The [OpenRefine Python Client from PaulMakepeace](https://github.com/PaulMakepeace/refine-client-py) provides a library for communicating with an [OpenRefine](http://openrefine.org) server.
This fork extends the command line interface (CLI) and is distributed as a convenient one-file-executable (Windows, Linux, macOS).
It is also available via Docker Hub, PyPI and Binder.
works with OpenRefine 2.7, 2.8, 3.0, 3.1, 3.2, 3.3, 3.4, 3.4.1, 3.5.0
## Download
One-file-executables:
- Windows: [openrefine-client_0-3-10_windows.exe](https://github.com/opencultureconsulting/openrefine-client/releases/download/v0.3.10/openrefine-client_0-3-10_windows.exe) (~5 MB)

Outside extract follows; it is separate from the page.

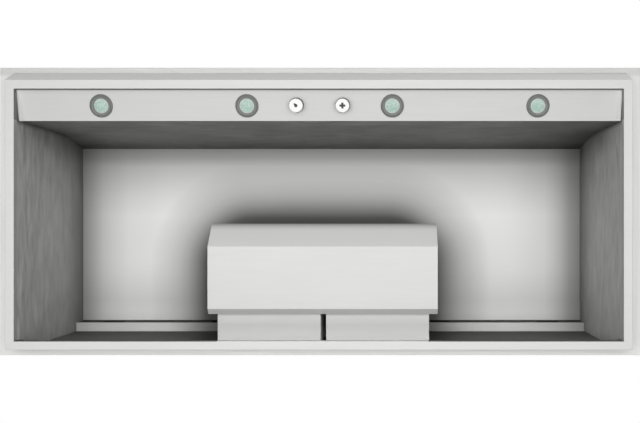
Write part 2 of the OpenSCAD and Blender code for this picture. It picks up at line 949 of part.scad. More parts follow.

- macOS: [openrefine-client_0-3-10_macos](https://github.com/opencultureconsulting/openrefine-client/releases/download/v0.3.10/openrefine-client_0-3-10_macos) (~5 MB)
- Linux: [openrefine-client_0-3-10_linux](https://github.com/opencultureconsulting/openrefine-client/releases/download/v0.3.10/openrefine-client_0-3-10_linux) (~5 MB)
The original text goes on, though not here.